Uttarakhand Sanskrit Academy organises different programmes to facilitate the promotion of Sanskrit in the state. Through many programmes, the Academy is going to establish direct contact with the people. The academy organises Sanskrit plays, chorus songs, dance, ashubhasan, general knowledge and debate in Sanskrit for students at block, district and state level.
The government has also decided to appoint 36 Sanskrit translators in all the 13 districts (two translators in each district). Two Sanskrit programmers will also be appointed. A separate nodel officer will be appointed to observe the promotional activities in Sanskrit. A decision to release all the government orders in Sanskrit has also been taken. A three-day Akhil Bharatiya Sanskrit Sammelan was organised from March 11 to 13 Hardwar Mahakumbh. On this occasion the Chaturveda Parayan Mahayagya was organised from March 18 to 27. An audio and video recording of the four Vedas was done. One lakh students will be given a two-month Sanskrit Sambhasan training and "Sanskrit Students Sangam" will be held on October 10. All the Sanskrit teachers are being trained to teach Sanskrit through Sanskrit medium only.

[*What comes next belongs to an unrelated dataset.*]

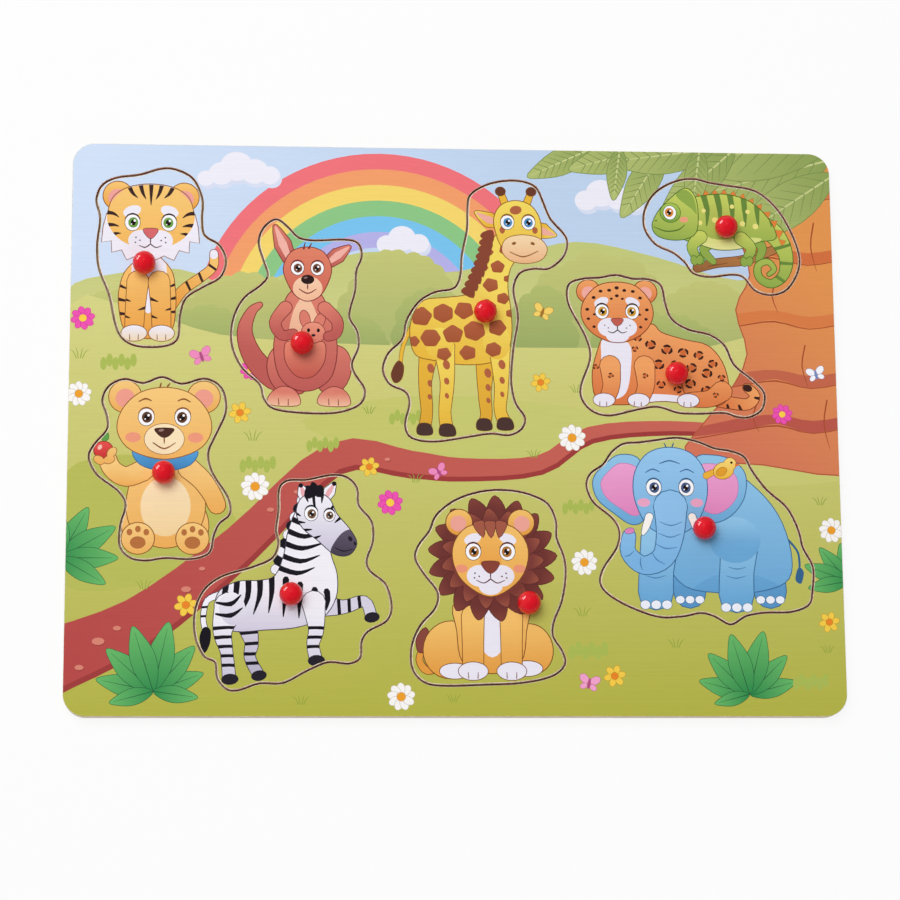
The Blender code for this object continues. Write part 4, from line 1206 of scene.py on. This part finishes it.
def print_scraps(picture, outer, holes):
    """The picture inside an outline and outside its holes: corners, triangles and their inks."""
    (left, bottom), (right, top) = np.min(outer, 0), np.max(outer, 0)
    shown = {}
    for i, (_, shape, _) in enumerate(picture):
        low, high = np.min(shape, 0), np.max(shape, 0)
        if low[0] < right and high[0] > left and low[1] < top and high[1] > bottom:
            shown[i] = shape
    corners, edges = [], []
    for loop in [outer, *holes, *shown.values()]:
        first = len(corners)
        corners += [Vector(p) for p in loop]
        edges += [(first + k, first + (k + 1) % len(loop)) for k in range(len(loop))]
    corners, _, triangles, *_ = delaunay_2d_cdt(corners, edges, [], 0, WELD)
    corners = np.array([tuple(c) for c in corners])
    triangles = np.array([tuple(t) for t in triangles])
    centres = corners[triangles].mean(1)
    kept = np.zeros(len(triangles), bool)
    kept[covered(centres, outer)] = True
    for hole in holes:
        kept[covered(centres, hole)] = False
    triangles, centres = triangles[kept], centres[kept]
    top_ink = np.full(len(triangles), -1)
    for i, shape in shown.items():
        found = covered(centres, shape)
        clip = picture[i][2]
        if clip:
            limits = [covered(centres, outline) for outline in clip]
            found = np.intersect1d(found, np.concatenate(limits))
        top_ink[found] = i
    return corners, triangles, top_ink


print("a square without a picture is cut into", len(print_scraps([], SQUARE, [])[1]), "triangles")

# %% [markdown]
# ## Ink on plywood
# The picture is jet-printed with inks that set under ultraviolet light: they lie on the wood as a
# thin plastic coat with a soft satin gloss. The wood's fine grain shows through as faint streaks,
# and the print head's passes leave fine lines along the board. The colours come from the scraps.

# %% Mix the printed ink
def printed_ink(tree):
    place = add(tree, "TexCoord").outputs["Object"]
    colour = add(tree, "Attribute", attribute_name="ink", attribute_type="GEOMETRY").outputs["Color"]
    # print passes: real ones are about 0.1 mm apart, drawn 0.4 mm apart so that they show
    across = add(tree, "Mapping", {"Vector": place, "Scale": (6, 2600, 1)})
    passes = add(tree, "TexNoise", {"Vector": across, "Scale": 1.0, "Detail": 1.0})
    # wood pores under the ink: streaks about 0.4 mm wide and 8 mm long
    along = add(tree, "Mapping", {"Vector": place, "Scale": (120, 2500, 100)})
    grain = add(tree, "TexNoise", {"Vector": along, "Scale": 1.0, "Detail": 3.0})
    both = add(tree, "Math", {0: passes, 1: grain}, operation="ADD")
    shade = add(tree, "MapRange", {0: both, 1: 0.6, 2: 1.4, 3: 0.96, 4: 1.03})
    tint = add(tree, "VectorMath", {0: colour, "Scale": shade}, operation="SCALE")
    bump = add(tree, "Bump", {"Height": both, "Strength": 0.25, "Distance": 0.00003})
    return add(tree, "BsdfPrincipled", {"Base Color": tint, "Normal": bump, "Roughness": 0.42, "IOR": 1.5,
        "Specular IOR Level": 0.15})


INK = new_material("UV-printed ink on poplar plywood", printed_ink)

# %% [markdown]
# ## The wood
# The boards are thin poplar plywood, pale and even. Their faces are sanded veneer. Their edges were
# cut by a laser, which leaves a dark burnt wall where the plies still show as faint bands; its browns
# are painted paler and palest at the top, as painted light in the narrow cuts. Under the ink a white
# base coat shows at the rounded rim, and its pale cream is also a painted highlight along that rim.

# %% Plain veneer, burnt wall and base coat
def sanded_veneer(tree):
    place = add(tree, "TexCoord").outputs["Object"]
    # growth rings: broad bands some 9 mm apart that wander along the sheet
    wander = add(tree, "Mapping", {"Vector": place, "Scale": (5, 110, 5)})
    rings = add(tree, "TexNoise", {"Vector": wander, "Scale": 1.0, "Detail": 2.0, "Distortion": 0.6})
    # pores: fine dashes 0.3 mm wide and 6 mm long
    stretched = add(tree, "Mapping", {"Vector": place, "Scale": (160, 3200, 100)})
    pores = add(tree, "TexNoise", {"Vector": stretched, "Scale": 1.0, "Detail": 2.0})
    bands = add(tree, "ValToRGB", {0: rings}, ((0.35, "#D3B387"), (0.65, "#E9D3AE")))
    dashes = add(tree, "MapRange", {0: pores, 1: 0.3, 2: 0.5, 3: 0.8, 4: 1.0})
    wood = add(tree, "VectorMath", {0: bands, "Scale": dashes}, operation="SCALE")
    bump = add(tree, "Bump", {"Height": pores, "Strength": 0.3, "Distance": 0.00005})
    return add(tree, "BsdfPrincipled", {"Base Color": wood, "Normal": bump, "Roughness": 0.62,
        "IOR": 1.5})


def burnt_wall(tree):
    place = add(tree, "TexCoord").outputs["Object"]
    # the beam leaves upright streaks about 0.6 mm wide, and the plies are about 1 mm thick. The browns are
    # painted paler than burnt wood, and palest at the top, as painted light: little light falls into the
    # narrow cut
    upright = add(tree, "Mapping", {"Vector": place, "Scale": (1600, 1600, 120)})
    streaks = add(tree, "TexNoise", {"Vector": upright, "Scale": 1.0, "Detail": 2.0})
    height = add(tree, "SeparateXYZ", {0: place})
    plies = add(tree, "Math", {0: height.outputs["Z"], 1: 6200.0}, operation="MULTIPLY")
    bands = add(tree, "Math", {0: plies}, operation="SINE")
    char = add(tree, "Math", {0: bands, 1: 0.12, 2: streaks}, operation="MULTIPLY_ADD")
    # painted light: the upper half of the wall is painted paler, darker towards the bottom
    painted_light_at_top = add(tree, "MapRange", {0: height.outputs["Z"], 1: 0.003, 2: 0.006, 3: -0.1, 4: 0.3})
    both = add(tree, "Math", {0: char, 1: painted_light_at_top}, operation="ADD")
    brown = add(tree, "ValToRGB", {0: both}, ((0.3, "#9A5E4C"), (0.95, "#F0BEAA")))
    return add(tree, "BsdfPrincipled", {"Base Color": brown, "Roughness": 0.8, "IOR": 1.5})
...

Talking to Organiser Dr Budh Dev Sharma, Secretary, Uttarakhand Sanskrit Academy about 50000 students from 3200 schools and colleges took part in different Sanskrit promoting programmes held in all the 13 districts of the state and cash prizes of Rs 45 lakh were distributed. Through "Sanskrit Natyayatra" several Sanskrit plays were staged. "Sanskrit Kutumba Sammelans" were organised in the state. About 154 families were brought together. All spoke in Sanskrit. "Sanskrit Gram Nirman" programme has selected two villages Bhantola in Bageshwar and Kimotha in Chamoli as Sanskrit villages. These villages have been fully developed as Sanskrit speaking villages. Computers have been provided in 56 Sanskrit schools and colleges.
Dr Sharma also pointed out that the government has decided to develop Kaviltha, the birth place of Kalidas, as a centre of literature and cultural excellence at the national and international level. The government is going to open a model Sanskrit school there.